* [Records]
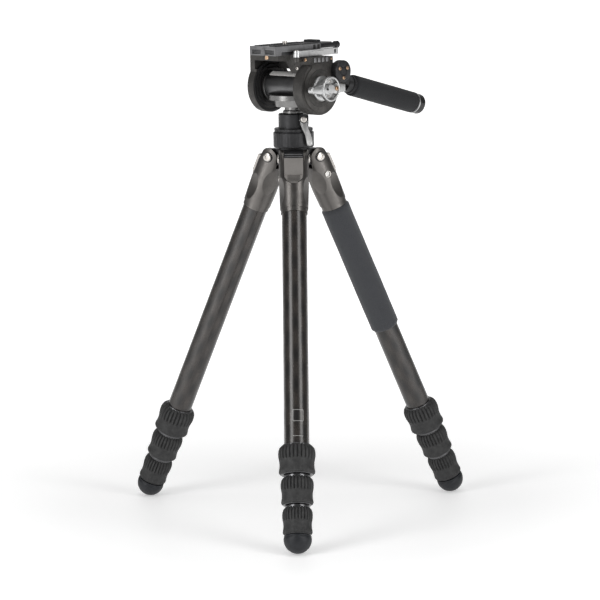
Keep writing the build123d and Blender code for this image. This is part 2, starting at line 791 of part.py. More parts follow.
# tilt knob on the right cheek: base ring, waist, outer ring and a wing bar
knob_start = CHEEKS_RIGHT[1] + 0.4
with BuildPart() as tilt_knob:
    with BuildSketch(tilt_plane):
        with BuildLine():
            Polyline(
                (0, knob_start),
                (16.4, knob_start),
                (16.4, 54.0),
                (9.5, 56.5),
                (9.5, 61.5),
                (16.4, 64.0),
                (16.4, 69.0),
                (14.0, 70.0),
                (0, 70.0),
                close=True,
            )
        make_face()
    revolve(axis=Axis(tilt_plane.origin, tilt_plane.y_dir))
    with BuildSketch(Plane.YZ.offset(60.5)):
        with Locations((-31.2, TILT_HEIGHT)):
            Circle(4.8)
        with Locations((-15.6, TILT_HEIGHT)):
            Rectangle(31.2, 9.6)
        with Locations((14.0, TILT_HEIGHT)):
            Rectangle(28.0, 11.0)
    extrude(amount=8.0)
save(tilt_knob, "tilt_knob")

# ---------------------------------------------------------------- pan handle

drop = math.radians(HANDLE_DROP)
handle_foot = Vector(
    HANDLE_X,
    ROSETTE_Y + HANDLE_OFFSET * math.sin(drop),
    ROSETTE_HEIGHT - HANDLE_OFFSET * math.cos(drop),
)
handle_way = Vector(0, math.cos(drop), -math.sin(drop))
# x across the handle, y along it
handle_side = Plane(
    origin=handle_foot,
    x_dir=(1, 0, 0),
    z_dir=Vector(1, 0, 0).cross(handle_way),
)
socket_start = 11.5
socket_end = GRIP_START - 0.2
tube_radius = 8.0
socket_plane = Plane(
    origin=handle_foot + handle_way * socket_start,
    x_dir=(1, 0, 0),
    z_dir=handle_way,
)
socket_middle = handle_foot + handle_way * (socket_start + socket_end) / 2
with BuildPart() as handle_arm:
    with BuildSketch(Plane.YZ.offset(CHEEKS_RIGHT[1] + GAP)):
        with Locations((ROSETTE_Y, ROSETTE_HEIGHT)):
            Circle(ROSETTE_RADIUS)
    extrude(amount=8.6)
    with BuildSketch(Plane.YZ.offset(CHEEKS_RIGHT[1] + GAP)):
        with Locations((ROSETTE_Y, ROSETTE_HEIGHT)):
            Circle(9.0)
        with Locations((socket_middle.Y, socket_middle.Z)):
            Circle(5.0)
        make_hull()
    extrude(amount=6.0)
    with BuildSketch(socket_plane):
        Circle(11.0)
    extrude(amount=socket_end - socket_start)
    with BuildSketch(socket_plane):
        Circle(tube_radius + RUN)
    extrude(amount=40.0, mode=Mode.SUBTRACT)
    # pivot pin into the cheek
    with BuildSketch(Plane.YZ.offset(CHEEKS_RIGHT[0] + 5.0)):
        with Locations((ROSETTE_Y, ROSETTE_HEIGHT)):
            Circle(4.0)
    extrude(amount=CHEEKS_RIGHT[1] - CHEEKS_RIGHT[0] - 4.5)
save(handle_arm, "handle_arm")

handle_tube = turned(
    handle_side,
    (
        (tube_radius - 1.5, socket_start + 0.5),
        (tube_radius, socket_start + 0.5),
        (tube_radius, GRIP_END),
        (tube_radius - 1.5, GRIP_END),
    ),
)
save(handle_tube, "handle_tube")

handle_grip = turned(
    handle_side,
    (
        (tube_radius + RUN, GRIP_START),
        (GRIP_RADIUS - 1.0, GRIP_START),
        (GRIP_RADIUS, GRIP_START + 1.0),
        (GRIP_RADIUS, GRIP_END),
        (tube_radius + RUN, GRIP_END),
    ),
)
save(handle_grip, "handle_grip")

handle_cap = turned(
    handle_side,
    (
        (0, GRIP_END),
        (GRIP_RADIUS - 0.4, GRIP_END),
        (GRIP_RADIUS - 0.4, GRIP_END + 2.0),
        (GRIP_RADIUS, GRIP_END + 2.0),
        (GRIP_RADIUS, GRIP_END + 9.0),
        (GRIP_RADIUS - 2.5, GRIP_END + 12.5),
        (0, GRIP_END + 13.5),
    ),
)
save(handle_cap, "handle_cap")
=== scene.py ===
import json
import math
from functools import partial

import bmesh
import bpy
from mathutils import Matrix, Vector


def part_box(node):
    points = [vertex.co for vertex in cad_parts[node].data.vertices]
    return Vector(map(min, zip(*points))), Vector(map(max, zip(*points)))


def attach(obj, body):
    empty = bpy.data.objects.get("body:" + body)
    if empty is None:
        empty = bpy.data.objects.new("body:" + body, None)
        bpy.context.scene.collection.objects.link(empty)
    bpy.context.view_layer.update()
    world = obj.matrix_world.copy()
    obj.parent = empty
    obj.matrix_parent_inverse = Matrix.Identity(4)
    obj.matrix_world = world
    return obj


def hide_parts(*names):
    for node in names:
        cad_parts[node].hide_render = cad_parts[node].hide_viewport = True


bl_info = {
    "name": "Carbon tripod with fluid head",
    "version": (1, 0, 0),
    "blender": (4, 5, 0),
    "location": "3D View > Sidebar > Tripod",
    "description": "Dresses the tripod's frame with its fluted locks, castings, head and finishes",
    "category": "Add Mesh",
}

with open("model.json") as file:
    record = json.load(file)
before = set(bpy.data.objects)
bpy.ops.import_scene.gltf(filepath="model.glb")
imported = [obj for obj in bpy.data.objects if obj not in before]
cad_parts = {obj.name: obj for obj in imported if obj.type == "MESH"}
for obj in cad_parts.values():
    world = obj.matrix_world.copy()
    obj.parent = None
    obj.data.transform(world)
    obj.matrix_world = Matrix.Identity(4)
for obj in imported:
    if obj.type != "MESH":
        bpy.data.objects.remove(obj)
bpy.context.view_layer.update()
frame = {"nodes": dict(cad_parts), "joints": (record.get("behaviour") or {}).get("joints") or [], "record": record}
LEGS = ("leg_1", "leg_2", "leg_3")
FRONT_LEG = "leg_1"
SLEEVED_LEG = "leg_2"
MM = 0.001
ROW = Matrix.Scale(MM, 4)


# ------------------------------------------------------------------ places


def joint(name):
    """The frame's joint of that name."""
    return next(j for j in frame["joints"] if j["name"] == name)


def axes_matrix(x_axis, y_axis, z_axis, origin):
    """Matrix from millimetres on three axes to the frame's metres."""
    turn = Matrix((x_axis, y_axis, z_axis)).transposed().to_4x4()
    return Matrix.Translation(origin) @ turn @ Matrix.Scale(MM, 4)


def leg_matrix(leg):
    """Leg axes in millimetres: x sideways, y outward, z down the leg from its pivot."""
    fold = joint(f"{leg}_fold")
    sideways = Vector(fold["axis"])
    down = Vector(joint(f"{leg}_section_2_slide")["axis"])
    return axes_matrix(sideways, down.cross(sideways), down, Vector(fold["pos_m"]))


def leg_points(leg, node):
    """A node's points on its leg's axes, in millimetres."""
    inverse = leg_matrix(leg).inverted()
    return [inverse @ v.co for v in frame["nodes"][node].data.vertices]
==
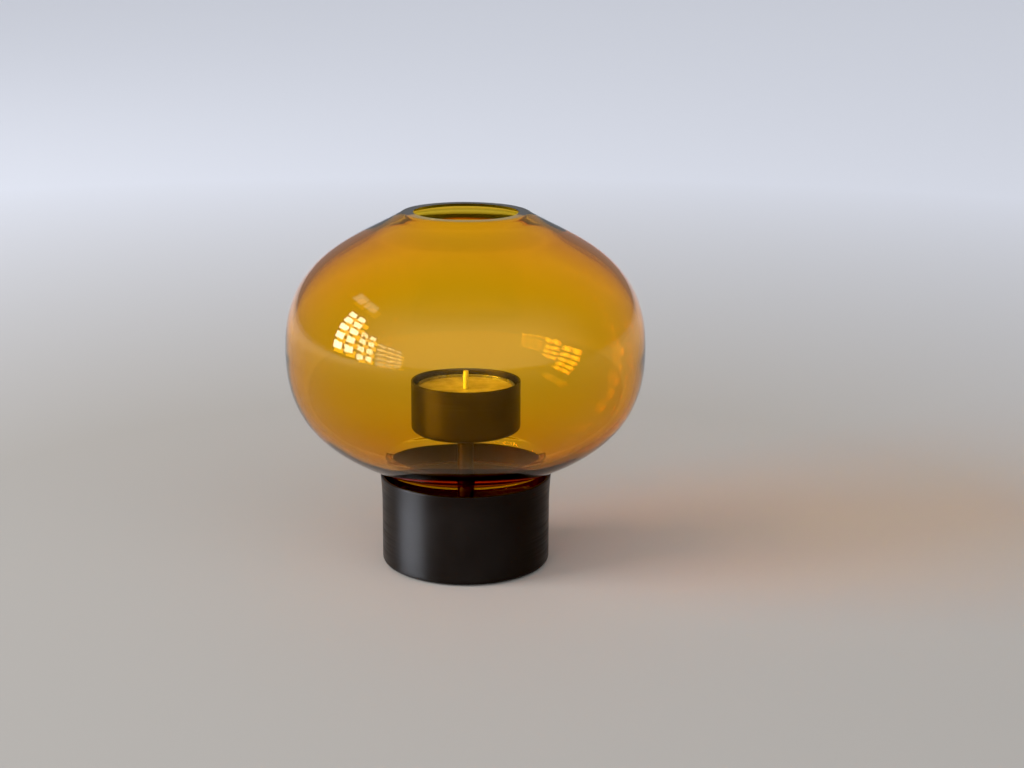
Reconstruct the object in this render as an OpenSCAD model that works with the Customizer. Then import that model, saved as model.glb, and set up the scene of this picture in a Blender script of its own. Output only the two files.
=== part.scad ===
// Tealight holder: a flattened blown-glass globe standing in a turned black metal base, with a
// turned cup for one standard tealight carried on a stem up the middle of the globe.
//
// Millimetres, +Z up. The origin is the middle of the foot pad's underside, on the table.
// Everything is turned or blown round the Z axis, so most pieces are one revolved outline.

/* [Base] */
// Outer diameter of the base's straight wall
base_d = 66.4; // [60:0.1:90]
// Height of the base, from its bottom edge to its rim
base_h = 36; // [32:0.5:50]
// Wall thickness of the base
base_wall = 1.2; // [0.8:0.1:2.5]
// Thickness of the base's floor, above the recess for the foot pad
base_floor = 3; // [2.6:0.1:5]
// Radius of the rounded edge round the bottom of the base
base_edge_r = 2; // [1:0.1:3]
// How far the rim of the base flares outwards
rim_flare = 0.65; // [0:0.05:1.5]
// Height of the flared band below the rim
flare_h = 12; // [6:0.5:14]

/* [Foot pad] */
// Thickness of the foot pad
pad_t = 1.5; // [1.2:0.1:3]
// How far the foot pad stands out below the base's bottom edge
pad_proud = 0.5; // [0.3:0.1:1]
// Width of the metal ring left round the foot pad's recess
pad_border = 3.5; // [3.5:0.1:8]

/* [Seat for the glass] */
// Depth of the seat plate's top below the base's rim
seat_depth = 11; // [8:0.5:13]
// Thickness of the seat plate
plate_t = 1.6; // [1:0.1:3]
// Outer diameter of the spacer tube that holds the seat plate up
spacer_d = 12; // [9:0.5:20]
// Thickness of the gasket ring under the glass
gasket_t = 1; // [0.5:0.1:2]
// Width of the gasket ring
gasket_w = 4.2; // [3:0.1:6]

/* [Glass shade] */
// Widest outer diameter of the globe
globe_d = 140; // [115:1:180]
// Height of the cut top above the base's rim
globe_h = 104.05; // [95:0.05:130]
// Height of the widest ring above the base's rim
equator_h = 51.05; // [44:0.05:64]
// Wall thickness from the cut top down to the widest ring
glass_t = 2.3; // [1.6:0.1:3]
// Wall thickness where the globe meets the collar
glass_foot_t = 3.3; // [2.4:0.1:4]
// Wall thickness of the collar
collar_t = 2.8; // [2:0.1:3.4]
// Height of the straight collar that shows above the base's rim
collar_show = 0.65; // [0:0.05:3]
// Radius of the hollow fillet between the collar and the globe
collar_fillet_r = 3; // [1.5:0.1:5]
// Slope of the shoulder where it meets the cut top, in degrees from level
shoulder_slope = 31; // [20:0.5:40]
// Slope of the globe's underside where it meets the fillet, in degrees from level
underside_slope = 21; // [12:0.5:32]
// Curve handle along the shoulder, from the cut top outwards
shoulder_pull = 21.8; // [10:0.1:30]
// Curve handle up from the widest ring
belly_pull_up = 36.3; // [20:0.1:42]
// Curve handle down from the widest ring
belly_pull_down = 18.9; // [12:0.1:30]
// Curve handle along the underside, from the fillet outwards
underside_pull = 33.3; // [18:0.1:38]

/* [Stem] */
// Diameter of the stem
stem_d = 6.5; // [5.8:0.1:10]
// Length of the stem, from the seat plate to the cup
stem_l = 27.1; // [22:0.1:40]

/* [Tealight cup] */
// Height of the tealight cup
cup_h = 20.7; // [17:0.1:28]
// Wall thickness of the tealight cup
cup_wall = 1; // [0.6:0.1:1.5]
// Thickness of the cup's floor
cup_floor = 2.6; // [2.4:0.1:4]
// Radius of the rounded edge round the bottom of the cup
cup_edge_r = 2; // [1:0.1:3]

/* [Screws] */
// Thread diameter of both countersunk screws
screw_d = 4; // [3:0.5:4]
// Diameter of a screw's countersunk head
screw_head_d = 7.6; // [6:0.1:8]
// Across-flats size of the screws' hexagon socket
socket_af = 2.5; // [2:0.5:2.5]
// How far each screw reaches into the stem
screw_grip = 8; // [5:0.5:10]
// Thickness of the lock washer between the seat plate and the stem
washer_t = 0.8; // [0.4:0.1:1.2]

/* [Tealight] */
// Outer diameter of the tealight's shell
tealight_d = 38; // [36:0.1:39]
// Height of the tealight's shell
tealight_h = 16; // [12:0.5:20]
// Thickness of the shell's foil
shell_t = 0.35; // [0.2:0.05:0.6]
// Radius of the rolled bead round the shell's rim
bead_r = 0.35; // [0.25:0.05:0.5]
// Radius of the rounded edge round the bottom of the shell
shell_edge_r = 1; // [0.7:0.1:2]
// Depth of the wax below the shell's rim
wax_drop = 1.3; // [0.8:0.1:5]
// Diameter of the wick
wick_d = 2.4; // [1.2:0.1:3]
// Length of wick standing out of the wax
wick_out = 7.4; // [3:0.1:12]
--
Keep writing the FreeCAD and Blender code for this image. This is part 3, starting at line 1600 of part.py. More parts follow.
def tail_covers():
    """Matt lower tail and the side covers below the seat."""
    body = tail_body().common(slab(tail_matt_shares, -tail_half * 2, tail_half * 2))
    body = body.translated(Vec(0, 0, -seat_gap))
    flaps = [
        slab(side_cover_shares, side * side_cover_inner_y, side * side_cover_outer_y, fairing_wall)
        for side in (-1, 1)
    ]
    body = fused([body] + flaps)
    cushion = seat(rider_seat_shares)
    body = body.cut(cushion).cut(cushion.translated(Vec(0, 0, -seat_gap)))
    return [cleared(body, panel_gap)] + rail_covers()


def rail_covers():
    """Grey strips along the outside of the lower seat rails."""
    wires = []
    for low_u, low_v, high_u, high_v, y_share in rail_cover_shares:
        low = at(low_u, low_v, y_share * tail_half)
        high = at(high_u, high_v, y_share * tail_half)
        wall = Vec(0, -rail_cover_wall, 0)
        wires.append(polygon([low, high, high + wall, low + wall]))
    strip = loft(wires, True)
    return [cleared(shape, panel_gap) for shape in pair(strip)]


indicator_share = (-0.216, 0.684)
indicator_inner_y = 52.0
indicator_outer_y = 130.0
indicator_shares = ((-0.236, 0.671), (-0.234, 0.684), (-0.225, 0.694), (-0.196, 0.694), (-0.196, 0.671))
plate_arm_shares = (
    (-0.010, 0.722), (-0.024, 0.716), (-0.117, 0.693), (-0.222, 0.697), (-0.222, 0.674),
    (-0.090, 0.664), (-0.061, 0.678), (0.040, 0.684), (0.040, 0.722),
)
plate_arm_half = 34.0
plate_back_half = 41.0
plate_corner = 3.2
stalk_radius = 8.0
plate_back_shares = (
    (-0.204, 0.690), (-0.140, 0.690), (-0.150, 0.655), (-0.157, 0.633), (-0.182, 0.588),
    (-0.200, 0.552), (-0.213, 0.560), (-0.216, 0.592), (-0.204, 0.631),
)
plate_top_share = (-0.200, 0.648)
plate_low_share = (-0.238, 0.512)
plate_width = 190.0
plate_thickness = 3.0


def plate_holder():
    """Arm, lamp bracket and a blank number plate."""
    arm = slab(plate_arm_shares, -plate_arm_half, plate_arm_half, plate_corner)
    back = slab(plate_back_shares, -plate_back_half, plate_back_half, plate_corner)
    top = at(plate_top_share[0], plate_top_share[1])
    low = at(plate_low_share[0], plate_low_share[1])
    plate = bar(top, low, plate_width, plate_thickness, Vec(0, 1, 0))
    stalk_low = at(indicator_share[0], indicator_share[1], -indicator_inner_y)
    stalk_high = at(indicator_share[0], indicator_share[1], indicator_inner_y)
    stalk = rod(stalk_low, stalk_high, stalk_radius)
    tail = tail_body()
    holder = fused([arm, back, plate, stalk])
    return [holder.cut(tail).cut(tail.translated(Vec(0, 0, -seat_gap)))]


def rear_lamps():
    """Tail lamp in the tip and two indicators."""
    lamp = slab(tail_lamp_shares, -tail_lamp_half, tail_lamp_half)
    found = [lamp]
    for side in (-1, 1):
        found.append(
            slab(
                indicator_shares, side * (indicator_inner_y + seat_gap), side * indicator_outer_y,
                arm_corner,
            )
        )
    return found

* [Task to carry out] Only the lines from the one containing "Reconstruct the object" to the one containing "one revolved outline." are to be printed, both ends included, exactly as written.

* [The solution]
Reconstruct the object in this render as an OpenSCAD model that works with the Customizer. Then import that model, saved as model.glb, and set up the scene of this picture in a Blender script of its own. Output only the two files.
=== part.scad ===
// Tealight holder: a flattened blown-glass globe standing in a turned black metal base, with a
// turned cup for one standard tealight carried on a stem up the middle of the globe.
//
// Millimetres, +Z up. The origin is the middle of the foot pad's underside, on the table.
// Everything is turned or blown round the Z axis, so most pieces are one revolved outline.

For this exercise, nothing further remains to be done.